** DATA SHOWN **
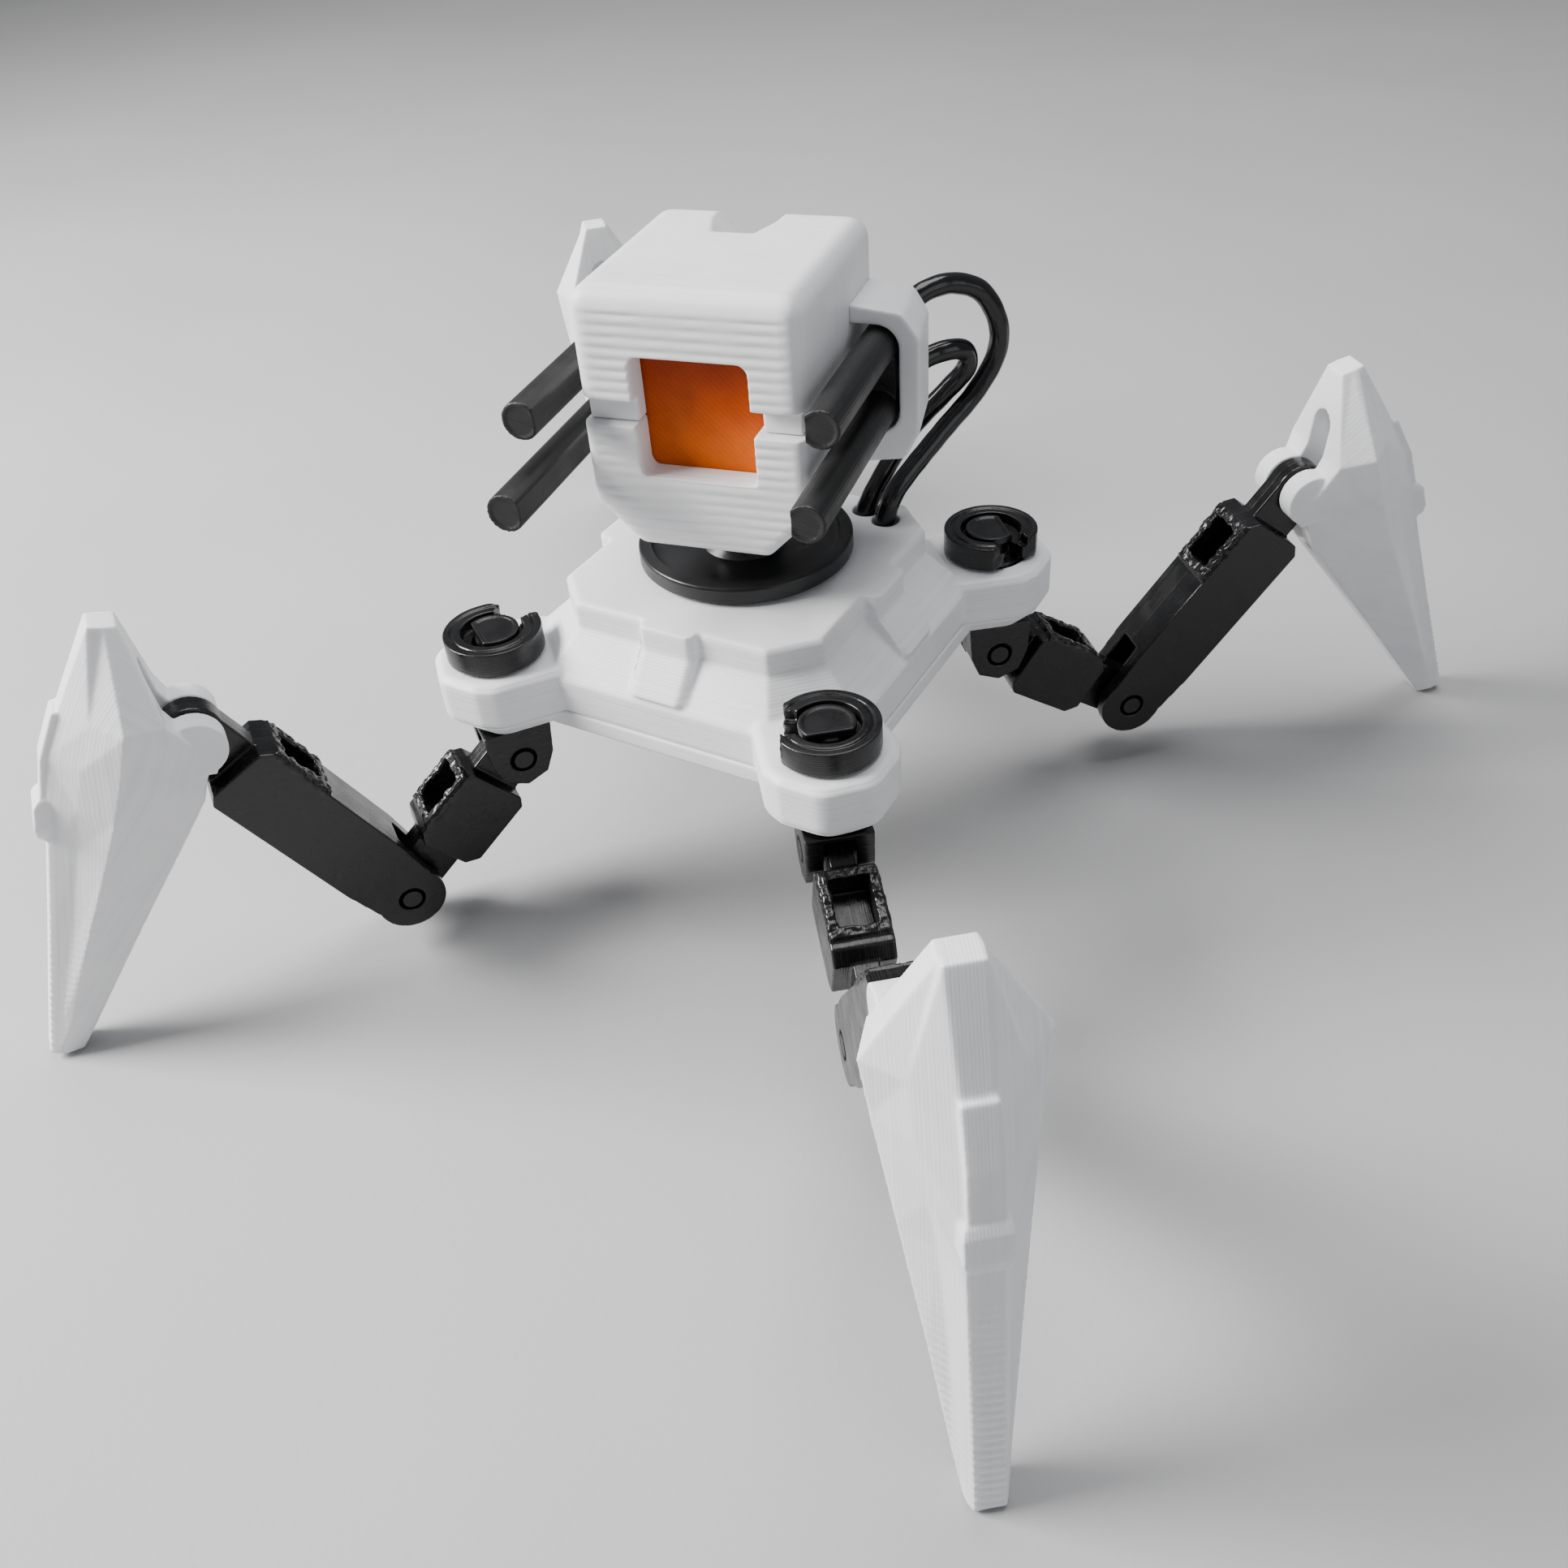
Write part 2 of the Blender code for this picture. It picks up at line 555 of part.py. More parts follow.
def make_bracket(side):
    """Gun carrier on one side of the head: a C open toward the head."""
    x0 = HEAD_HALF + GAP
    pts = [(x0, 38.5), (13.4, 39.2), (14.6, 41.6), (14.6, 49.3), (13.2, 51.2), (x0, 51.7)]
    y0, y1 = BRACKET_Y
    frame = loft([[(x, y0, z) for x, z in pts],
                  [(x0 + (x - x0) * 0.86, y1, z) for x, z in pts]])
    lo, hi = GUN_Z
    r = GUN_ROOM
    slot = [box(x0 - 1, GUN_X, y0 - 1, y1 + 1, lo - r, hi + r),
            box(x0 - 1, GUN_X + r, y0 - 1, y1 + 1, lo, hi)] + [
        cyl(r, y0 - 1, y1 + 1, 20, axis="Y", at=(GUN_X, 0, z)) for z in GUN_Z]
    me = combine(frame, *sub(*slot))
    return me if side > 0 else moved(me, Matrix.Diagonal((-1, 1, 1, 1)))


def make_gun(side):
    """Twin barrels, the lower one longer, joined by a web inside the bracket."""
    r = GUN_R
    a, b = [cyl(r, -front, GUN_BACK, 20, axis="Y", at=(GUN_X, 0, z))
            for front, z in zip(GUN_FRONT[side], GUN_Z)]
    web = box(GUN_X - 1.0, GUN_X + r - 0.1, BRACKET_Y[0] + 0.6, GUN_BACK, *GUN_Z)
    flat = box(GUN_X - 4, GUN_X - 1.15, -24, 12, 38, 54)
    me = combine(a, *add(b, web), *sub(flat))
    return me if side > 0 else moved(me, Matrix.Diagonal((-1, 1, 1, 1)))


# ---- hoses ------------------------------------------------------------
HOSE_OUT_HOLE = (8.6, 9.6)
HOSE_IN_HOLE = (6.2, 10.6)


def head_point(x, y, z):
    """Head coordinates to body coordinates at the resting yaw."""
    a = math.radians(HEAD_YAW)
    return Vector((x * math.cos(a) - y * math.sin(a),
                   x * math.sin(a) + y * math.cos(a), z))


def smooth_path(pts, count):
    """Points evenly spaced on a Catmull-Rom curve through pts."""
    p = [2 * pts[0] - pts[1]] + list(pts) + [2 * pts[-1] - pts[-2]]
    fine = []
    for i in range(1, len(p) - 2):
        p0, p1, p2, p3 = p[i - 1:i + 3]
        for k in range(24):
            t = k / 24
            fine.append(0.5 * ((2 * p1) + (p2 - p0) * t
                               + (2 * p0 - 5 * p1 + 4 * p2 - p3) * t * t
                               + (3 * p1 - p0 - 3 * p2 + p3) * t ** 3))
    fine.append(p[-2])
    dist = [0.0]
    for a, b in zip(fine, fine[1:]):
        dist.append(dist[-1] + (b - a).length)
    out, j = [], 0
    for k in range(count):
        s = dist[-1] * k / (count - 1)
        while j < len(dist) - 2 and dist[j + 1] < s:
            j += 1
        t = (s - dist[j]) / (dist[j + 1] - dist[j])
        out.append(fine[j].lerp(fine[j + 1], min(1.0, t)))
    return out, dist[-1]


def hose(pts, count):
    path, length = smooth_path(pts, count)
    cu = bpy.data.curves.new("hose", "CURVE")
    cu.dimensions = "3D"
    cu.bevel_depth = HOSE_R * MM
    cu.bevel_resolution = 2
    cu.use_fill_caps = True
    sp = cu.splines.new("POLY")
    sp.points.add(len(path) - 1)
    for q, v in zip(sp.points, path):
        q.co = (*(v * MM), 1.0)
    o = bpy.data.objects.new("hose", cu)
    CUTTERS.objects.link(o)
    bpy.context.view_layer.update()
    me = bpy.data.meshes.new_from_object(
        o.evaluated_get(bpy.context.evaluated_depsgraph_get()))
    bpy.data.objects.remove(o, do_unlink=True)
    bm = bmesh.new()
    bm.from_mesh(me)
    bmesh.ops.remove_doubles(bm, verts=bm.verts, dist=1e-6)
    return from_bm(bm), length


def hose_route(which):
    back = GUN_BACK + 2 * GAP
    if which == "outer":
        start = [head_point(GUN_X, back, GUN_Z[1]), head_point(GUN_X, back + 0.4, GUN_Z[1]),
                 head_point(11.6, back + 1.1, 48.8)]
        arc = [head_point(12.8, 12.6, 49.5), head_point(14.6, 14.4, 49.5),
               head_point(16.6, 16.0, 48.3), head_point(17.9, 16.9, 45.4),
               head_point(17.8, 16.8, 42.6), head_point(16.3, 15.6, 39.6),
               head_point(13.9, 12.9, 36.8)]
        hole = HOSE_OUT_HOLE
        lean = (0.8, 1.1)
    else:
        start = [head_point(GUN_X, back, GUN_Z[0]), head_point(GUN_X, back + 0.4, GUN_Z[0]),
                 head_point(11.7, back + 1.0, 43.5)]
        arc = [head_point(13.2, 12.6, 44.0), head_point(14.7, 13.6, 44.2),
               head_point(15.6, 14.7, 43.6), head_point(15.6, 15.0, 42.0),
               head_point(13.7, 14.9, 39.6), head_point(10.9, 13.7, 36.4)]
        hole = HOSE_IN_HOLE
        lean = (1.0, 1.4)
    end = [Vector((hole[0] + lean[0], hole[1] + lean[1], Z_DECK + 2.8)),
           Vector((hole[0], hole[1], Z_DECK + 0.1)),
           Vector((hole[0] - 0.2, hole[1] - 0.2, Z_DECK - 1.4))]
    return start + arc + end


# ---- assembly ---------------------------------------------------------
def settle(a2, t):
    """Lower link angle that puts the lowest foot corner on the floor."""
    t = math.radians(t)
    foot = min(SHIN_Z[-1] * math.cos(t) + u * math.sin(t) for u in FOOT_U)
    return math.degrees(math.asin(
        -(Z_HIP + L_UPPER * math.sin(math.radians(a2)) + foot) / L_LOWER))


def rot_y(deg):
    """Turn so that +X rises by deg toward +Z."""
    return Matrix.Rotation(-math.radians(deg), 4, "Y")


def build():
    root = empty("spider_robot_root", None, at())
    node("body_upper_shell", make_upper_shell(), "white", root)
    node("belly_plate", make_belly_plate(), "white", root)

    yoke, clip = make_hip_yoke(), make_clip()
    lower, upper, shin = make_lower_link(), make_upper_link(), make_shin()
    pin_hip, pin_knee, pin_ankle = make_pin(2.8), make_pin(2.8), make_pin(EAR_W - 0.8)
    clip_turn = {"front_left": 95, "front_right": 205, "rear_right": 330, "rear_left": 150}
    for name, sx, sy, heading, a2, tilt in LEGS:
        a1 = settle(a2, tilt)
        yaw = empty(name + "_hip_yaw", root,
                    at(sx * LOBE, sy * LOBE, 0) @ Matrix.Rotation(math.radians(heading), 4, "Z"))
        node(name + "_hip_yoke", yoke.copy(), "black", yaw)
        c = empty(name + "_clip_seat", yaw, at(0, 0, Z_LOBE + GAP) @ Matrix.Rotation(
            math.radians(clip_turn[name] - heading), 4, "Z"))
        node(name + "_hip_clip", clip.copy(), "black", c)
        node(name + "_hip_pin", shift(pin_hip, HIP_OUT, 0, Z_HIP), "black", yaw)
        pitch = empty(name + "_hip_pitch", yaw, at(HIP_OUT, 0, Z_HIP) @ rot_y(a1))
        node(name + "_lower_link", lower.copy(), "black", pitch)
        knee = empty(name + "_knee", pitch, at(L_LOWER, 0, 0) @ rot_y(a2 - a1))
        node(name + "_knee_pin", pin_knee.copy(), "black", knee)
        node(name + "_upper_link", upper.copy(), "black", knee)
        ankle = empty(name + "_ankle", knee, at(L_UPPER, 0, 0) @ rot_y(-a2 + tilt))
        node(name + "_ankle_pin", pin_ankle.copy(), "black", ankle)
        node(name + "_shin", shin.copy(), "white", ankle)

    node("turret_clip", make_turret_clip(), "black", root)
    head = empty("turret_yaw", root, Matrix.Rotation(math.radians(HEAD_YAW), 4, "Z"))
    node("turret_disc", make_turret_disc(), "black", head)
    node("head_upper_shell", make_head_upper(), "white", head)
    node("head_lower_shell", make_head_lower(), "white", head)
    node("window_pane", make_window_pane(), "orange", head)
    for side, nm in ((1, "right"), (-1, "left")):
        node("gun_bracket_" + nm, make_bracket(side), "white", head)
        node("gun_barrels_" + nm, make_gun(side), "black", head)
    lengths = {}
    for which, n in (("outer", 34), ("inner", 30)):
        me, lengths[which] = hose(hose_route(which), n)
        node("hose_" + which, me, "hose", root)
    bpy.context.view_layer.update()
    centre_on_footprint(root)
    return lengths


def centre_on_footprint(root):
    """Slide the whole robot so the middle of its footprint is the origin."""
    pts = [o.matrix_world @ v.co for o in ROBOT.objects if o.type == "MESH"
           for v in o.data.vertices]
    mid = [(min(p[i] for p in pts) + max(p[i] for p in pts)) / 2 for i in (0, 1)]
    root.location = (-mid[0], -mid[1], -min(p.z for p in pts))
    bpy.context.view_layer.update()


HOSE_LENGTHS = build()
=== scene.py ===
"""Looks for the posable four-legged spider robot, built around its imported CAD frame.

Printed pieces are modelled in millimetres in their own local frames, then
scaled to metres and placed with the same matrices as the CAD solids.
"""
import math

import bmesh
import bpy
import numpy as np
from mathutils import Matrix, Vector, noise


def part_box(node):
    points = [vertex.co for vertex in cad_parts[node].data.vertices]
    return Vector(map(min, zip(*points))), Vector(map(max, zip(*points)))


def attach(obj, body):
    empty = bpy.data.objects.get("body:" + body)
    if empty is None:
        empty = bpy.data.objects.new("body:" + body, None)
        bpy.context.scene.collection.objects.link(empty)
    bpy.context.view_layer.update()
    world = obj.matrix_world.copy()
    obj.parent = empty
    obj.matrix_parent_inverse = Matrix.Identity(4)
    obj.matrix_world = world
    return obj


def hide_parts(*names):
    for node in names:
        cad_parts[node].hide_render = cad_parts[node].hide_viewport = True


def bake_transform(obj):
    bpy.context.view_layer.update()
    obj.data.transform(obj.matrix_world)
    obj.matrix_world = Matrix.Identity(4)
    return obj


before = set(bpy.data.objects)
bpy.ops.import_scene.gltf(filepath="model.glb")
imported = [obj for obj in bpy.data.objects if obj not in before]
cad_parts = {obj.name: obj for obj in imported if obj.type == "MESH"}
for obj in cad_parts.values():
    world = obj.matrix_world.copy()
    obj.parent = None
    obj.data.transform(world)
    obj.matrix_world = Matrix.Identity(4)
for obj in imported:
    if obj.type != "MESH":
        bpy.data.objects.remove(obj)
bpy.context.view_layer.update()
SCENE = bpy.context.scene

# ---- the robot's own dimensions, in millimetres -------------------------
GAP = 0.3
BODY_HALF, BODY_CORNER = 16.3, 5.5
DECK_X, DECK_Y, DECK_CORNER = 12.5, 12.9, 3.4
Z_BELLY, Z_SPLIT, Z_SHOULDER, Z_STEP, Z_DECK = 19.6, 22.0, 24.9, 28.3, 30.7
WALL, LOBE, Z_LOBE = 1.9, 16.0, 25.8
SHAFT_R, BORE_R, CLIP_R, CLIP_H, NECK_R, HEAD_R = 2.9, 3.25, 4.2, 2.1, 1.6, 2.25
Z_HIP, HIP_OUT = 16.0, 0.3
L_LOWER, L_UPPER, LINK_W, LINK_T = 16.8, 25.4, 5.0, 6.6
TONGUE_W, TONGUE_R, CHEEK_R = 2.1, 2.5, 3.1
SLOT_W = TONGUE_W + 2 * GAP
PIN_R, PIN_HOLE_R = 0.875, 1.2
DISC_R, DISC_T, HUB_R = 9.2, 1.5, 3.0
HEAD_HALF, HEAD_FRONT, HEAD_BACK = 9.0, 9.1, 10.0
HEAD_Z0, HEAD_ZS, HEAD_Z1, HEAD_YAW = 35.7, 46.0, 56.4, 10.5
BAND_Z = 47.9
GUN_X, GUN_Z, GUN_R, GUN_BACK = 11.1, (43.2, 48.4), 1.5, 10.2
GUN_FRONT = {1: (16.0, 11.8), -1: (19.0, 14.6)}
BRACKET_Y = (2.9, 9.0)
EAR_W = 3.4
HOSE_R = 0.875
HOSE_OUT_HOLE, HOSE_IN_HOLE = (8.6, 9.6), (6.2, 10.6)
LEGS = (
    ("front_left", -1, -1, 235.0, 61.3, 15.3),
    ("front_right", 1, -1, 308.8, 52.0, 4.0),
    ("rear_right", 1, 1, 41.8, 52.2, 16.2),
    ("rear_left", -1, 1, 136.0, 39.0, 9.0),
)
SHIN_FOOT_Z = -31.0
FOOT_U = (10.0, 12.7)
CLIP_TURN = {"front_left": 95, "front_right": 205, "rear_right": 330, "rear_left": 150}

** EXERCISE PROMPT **
Retype, exactly and in full, the lines above from the one containing "root.location = (-mid[0], -mid[1], -min(p.z" through the one containing "zip(*points))), Vector(map(max, zip(*points)))".

** ANSWER BELOW **
    root.location = (-mid[0], -mid[1], -min(p.z for p in pts))
    bpy.context.view_layer.update()


HOSE_LENGTHS = build()
=== scene.py ===
"""Looks for the posable four-legged spider robot, built around its imported CAD frame.

Printed pieces are modelled in millimetres in their own local frames, then
scaled to metres and placed with the same matrices as the CAD solids.
"""
import math

import bmesh
import bpy
import numpy as np
from mathutils import Matrix, Vector, noise


def part_box(node):
    points = [vertex.co for vertex in cad_parts[node].data.vertices]
    return Vector(map(min, zip(*points))), Vector(map(max, zip(*points)))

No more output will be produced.